For ContainerWorker Pods, the set of available local directories matters for performance. If the same set of local disks are mounted on every node in the Kubernetes cluster, the user can set mr3.k8s.pod.master.hostpaths to the list of directories from local disks while leaving mr3.k8s.pod.worker.emptydirs to empty. For example, the following setting is appropriate for a homogeneous Kubernetes cluster in which three local disks are mounted on every node:

  • mr3.k8s.pod.worker.emptydirs is set to empty
  • mr3.k8s.pod.worker.hostpaths = /data1/k8s,/data2/k8s,/data3/k8s

Note that the user should never use more than one directory from each local disk because it only degrades the performance of writing to local disks. If no such local disks are attached, mr3.k8s.pod.worker.hostpaths should be set to empty and the user should use an emptyDir volume for writing intermediate data:

  • mr3.k8s.pod.worker.emptydirs = /opt/mr3-run/work-local-dir
  • mr3.k8s.pod.worker.hostpaths is set to empty.

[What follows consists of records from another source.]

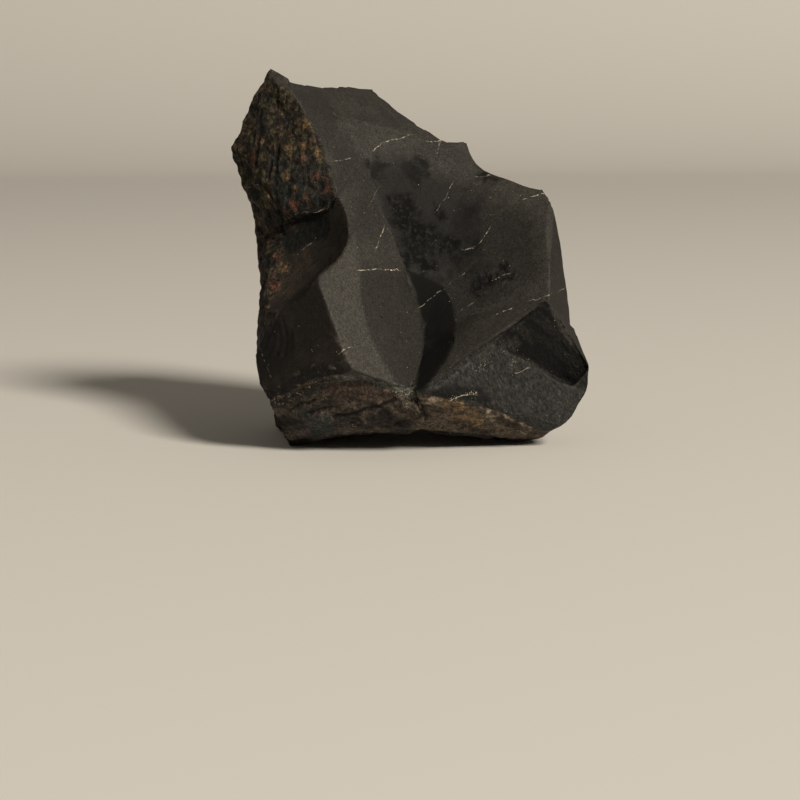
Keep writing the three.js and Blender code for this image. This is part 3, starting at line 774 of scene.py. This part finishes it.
height = add("ShaderNodeMath", {0: striae, 1: mask["wall_gate"], 2: height}, operation="MULTIPLY_ADD")
height = add("ShaderNodeMath", {0: pattern["brush"], 1: mask["brushed"], 2: height}, operation="MULTIPLY_ADD")
bump = add("ShaderNodeBump", {"Height": height, "Strength": 1.0, "Distance": MM}, out="Normal")
tree.links.new(bump, gloss.inputs["Normal"])
stone_mesh.materials.clear()
stone_mesh.materials.append(shungite)
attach(stone, "root")
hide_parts("shungite_stone")
print(len(tree.nodes), "nodes in the stone's material")

# %% [markdown]
# ## Floor and light
# A sheet of pale paper lies under the block and curves up behind it, so there is no
# line where floor meets wall. One large soft lamp stands far off at the front right,
# and a dim warm sky fills the shadows. A harder lamp would make the stone look wet.

# %% Paper sweep
PAPER_HALF = 3.0                # metres, half the width of the sheet
PAPER_BEND = 1.0                # metres, the radius of its bend

sweep = bmesh.new()
bmesh.ops.create_grid(sweep, x_segments=1, y_segments=1, size=PAPER_HALF)
far_edge = [e for e in sweep.edges if all(v.co.y > 0 for v in e.verts)]
bmesh.ops.spin(sweep, geom=far_edge, cent=(0, PAPER_HALF, PAPER_BEND), axis=(1, 0, 0),
               angle=math.radians(90), steps=24)
for face in sweep.faces:
    face.smooth = True
paper_floor = bpy.data.objects.new("paper_floor", bpy.data.meshes.new("paper_floor"))
sweep.to_mesh(paper_floor.data)
sweep.free()
bpy.context.scene.collection.objects.link(paper_floor)
paper = bpy.data.materials.new("uncoated_paper")
paper.use_nodes = True
paper_gloss = paper.node_tree.nodes["Principled BSDF"]
paper_gloss.inputs["Base Color"].default_value = linear("#e6e3dd")
paper_gloss.inputs["Roughness"].default_value = 0.9
paper_floor.data.materials.append(paper)
print("paper sweep", 2 * PAPER_HALF, "m wide")

# %% Lamps
LAMP_AIM = Vector((0.0, 0.0, 0.09))
KEY_FROM = Vector((0.511, -0.661, 0.549))
KEY_AWAY, KEY_SIZE, KEY_POWER = 8.0, 2.1, 680.0               # metres, metres and watts

key_data = bpy.data.lights.new("key", "AREA")
key_data.shape = "DISK"
key_data.size = KEY_SIZE
key_data.energy = KEY_POWER
key_data.color = linear("#fff6e8")[:3]
key = bpy.data.objects.new("key", key_data)
key.location = LAMP_AIM + KEY_FROM.normalized() * KEY_AWAY
key.rotation_euler = (-KEY_FROM).to_track_quat("-Z", "Y").to_euler()
bpy.context.scene.collection.objects.link(key)
world = bpy.data.worlds.new("studio")
world.use_nodes = True
world.node_tree.nodes["Background"].inputs["Color"].default_value = linear("#fbf1e0")
world.node_tree.nodes["Background"].inputs["Strength"].default_value = 0.14
bpy.context.scene.world = world
bpy.context.scene.view_settings.view_transform = "Standard"
print("key lamp at", [round(v, 2) for v in key.location])
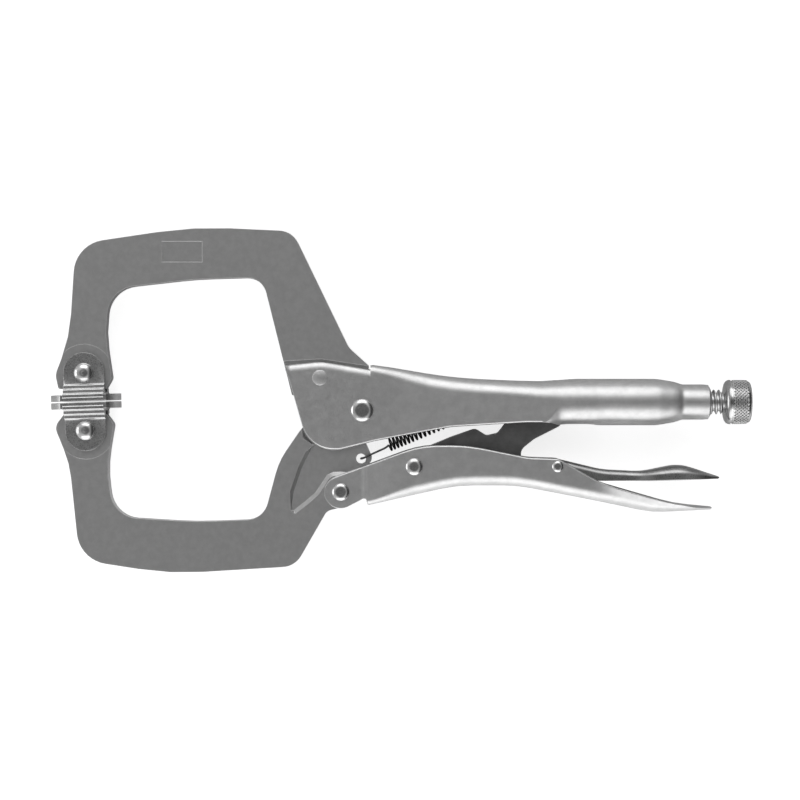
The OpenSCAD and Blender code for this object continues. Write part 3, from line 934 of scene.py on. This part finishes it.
def build_spring():
    """The wound coil with a hook in the lower jaw's hole and one on the handle's tab."""
    wire_r, outside_r = 0.40, 2.75
    coil_r = outside_r - wire_r
    start = Vector((121, -17.6, 0))
    end = Vector((154.5, -3.7, 0))
    turns = 19.5
    length = (end - start).length
    coil = grown("coil", coil_tree(spring_black), {
        "Samples": round(turns * 24), "Turns": turns, "Length": length * MM, "Coil Radius": coil_r * MM,
        "Wire Radius": wire_r * MM, "Even Share": 0.756})
    axis = (end - start).normalized()
    up = Vector((0, 0, 1))
    place = Matrix.Translation(start * MM) @ Matrix((up, axis.cross(up), axis)).transposed().to_4x4()
    coil.data.transform(place)
    first = place @ Vector((coil_r * MM, 0, 0))
    last = place @ Vector((-coil_r * MM, 0, length * MM))
    hole = Vector((109.9, -23, 0))
    jaw_hook = [(120.0, -18.6, 2.9), (117.2, -19.8, 3.6), (113.5, -21.5, 4.0),
                (hole.x + 1.2, hole.y + 0.3, 4.1), (hole.x + 0.2, hole.y, 3.7), (hole.x, hole.y, 2),
                (hole.x, hole.y, -2), (hole.x + 0.2, hole.y, -3.8),
                (hole.x + 1.4, hole.y + 0.3, -4.2), (hole.x + 3.2, hole.y + 0.9, -4.1)]
    tab_hook = [(157.2, -2.4, 1.2), (159.2, -1.6, 2.4), (161.2, -1.5, 2.7), (163.2, -1.4, 2.0),
                (163.4, -1.4, 0)]
    near = bent_wire("near", [first] + [Vector(p) * MM for p in jaw_hook], wire_r * MM)
    far = bent_wire("far", [last] + [Vector(p) * MM for p in tab_hook], wire_r * MM)
    spring = join_meshes("spring_wire", [coil, near, far])
    spring.data.shade_smooth()
    spring.data.materials.clear()
    spring.data.materials.append(spring_black)
    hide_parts("spring")
    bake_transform(spring)


build_screw()
build_knob()
build_spring()


# ---- floor, light and camera -----------------------------------------------------------

def pale_floor():
    size = 3.0
    level = cad_box[0][2] - 0.0001
    mesh = bpy.data.meshes.new("floor")
    corners = [(-size, -size), (size, -size), (size, size), (-size, size)]
    mesh.from_pydata([(x, y, level) for x, y in corners], [], [(0, 1, 2, 3)])
    floor = bpy.data.objects.new("floor", mesh)
    bpy.context.scene.collection.objects.link(floor)
    material = bpy.data.materials.new("pale_floor")
    material.use_nodes = True
    tree = material.node_tree
    shader = tree.nodes["Principled BSDF"]
    shader.inputs["Base Color"].default_value = (0.7, 0.7, 0.7, 1)
    shader.inputs["Roughness"].default_value = 0.9
    shader.inputs["Specular IOR Level"].default_value = 0.1
    shader.inputs["Emission Color"].default_value = (1, 1, 1, 1)
    seen = times(tree, tree.nodes.new("ShaderNodeLightPath").outputs["Is Camera Ray"], 0.78)
    where = tree.nodes.new("ShaderNodeSeparateXYZ")
    tree.links.new(tree.nodes.new("ShaderNodeTexCoord").outputs["Object"], where.inputs[0])
    bounce = eased(tree, where.outputs["Y"], 0.0, -0.06, 0.0, 0.5)
    feed(tree, shader.inputs["Emission Strength"], maths(tree, "MAXIMUM", seen, bounce))
    mesh.materials.append(material)


def towards(azimuth, from_zenith):
    """A direction, as degrees round from +X and degrees down from straight up."""
    a, p = math.radians(azimuth), math.radians(from_zenith)
    return Vector((math.cos(a) * math.sin(p), math.sin(a) * math.sin(p), math.cos(p)))


def round_glow(tree, ray, centre, inner, outer, level):
    """Adds level inside inner degrees of a direction, fading to nothing at outer degrees."""
    near = tree.nodes.new("ShaderNodeVectorMath")
    near.operation = "DOT_PRODUCT"
    near.inputs[1].default_value = centre
    tree.links.new(ray, near.inputs[0])
    edge, full = math.cos(math.radians(outer)), math.cos(math.radians(inner))
    return eased(tree, near.outputs["Value"], edge, full, 0.0, level)


def studio_world():
    """Soft boxes behind, before and left of the tool, a dark ceiling and a dark right side."""
    world = bpy.data.worlds.new("studio")
    bpy.context.scene.world = world
    world.use_nodes = True
    tree = world.node_tree
    where = tree.nodes.new("ShaderNodeTexCoord")
    ray = where.outputs["Generated"]
    glows = [
        round_glow(tree, ray, towards(0, 0), 78, 100, 0.52),
        round_glow(tree, ray, towards(0, 0), 10, 27, -0.42),
        round_glow(tree, ray, towards(0, 80), 34, 68, -0.47),
        round_glow(tree, ray, towards(180, 36), 8, 26, -0.20),
        round_glow(tree, ray, towards(92, 54), 18, 30, 1.35),
        round_glow(tree, ray, towards(-92, 66), 24, 36, 1.20),
        round_glow(tree, ray, towards(180, 76), 14, 26, 1.5),
    ]
    total = glows[0]
    for glow in glows[1:]:
        total = plus(tree, total, glow)
    feed(tree, tree.nodes["Background"].inputs["Strength"], maths(tree, "MAXIMUM", total, 0.02))
    tree.nodes["Background"].inputs["Color"].default_value = (1, 1, 1, 1)


def place_camera():
    """Looks straight down from +Z; view_w is the width seen, in metres."""
    view_w = 0.320
    distance = 1.0
    data = bpy.data.cameras.new("camera")
    data.sensor_width = 36
    data.lens = data.sensor_width * distance / view_w
    camera = bpy.data.objects.new("camera", data)
    left_edge, middle_y = -0.03452, 0.0004
    middle_x = view_w / 2 + left_edge
    camera.location = (middle_x, middle_y, distance)
    bpy.context.scene.collection.objects.link(camera)
    bpy.context.scene.camera = camera


pale_floor()
studio_world()
place_camera()
bpy.context.scene.view_settings.view_transform = "Standard"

Specifying ImagePullSecrets

By default, Hive on MR3 does not use ImagePullSecrets when downloading Docker images. The user can also use an existing ImagePullSecret in two steps.

First add a new field spec/template/spec/imagePullSecrets/name in hive.yaml:

spec:
  template:
    spec:
      imagePullSecrets:
      - name: myregistrykey

Alternatively the user may add a new field imagePullSecrets in hive-service-account.yaml.

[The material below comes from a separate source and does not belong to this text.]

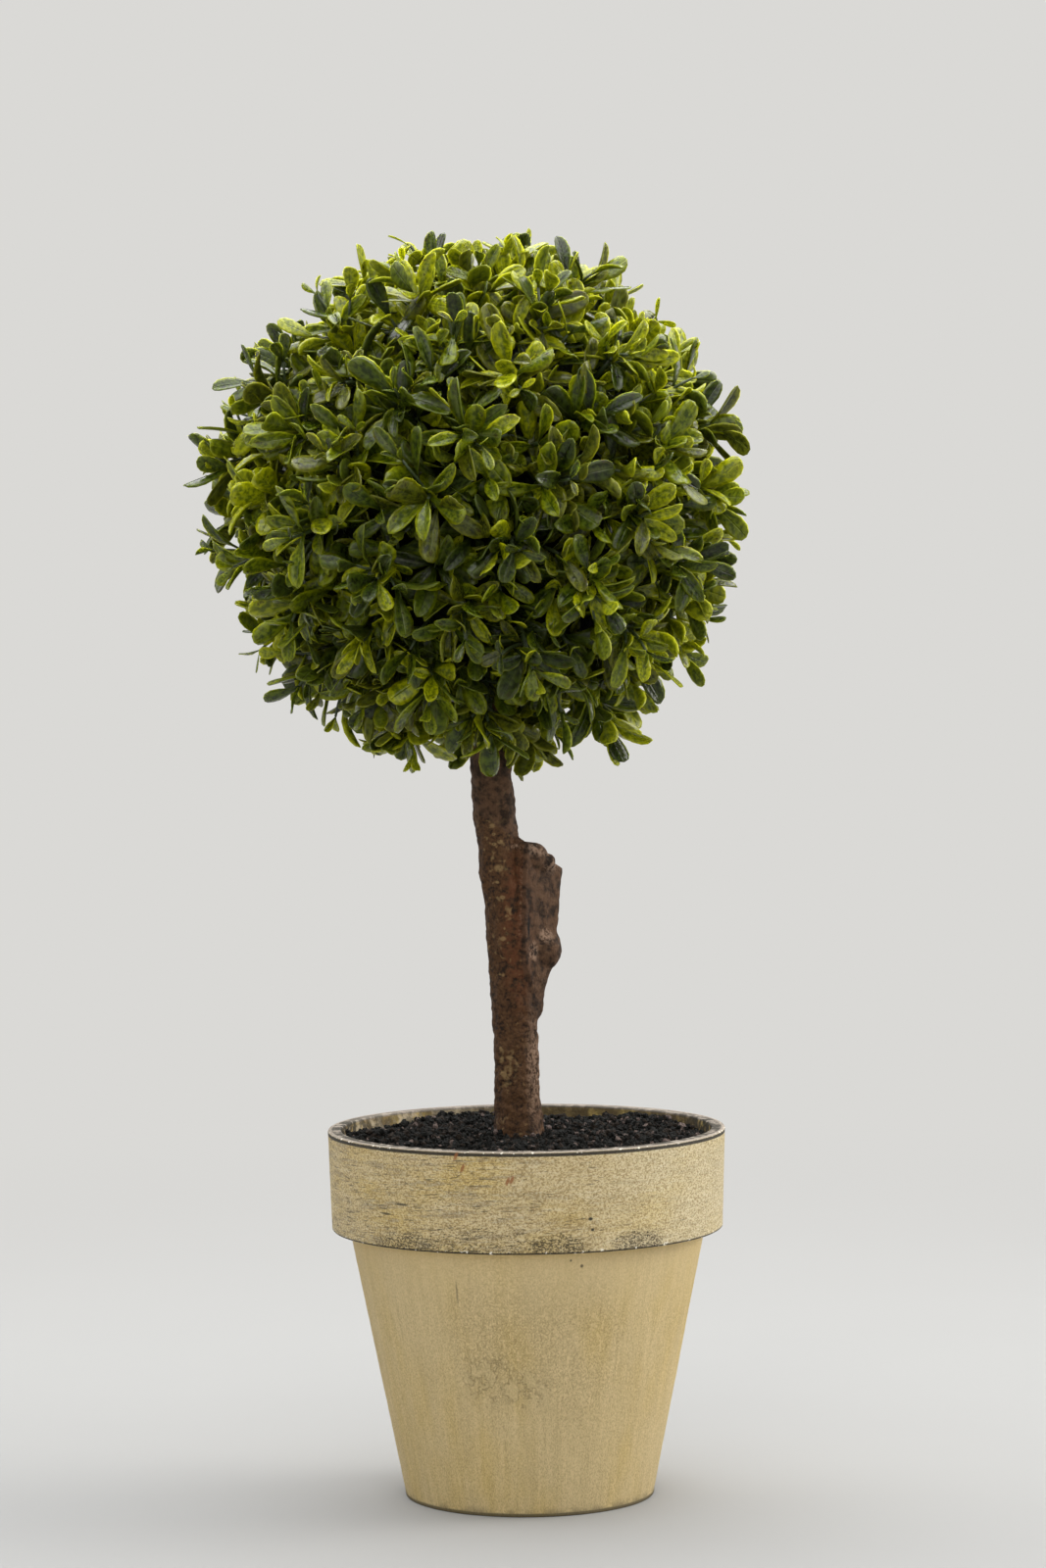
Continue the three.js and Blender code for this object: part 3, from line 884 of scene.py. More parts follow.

Then specify the same secret in the configuration key mr3.k8s.pod.image.pull.secrets in kubernetes/conf/mr3-site.xml:

<property>
  <name>mr3.k8s.pod.image.pull.secrets</name>
  <value>myregistrykey</value>
</property>

(Alternatively the user may add a new field imagePullSecrets in master-service-account.yaml and worker-service-account.yaml.)

Similarly the user should update ats.yaml, ranger.yaml, and metastore.yaml in order to use an existing ImagePullSecret.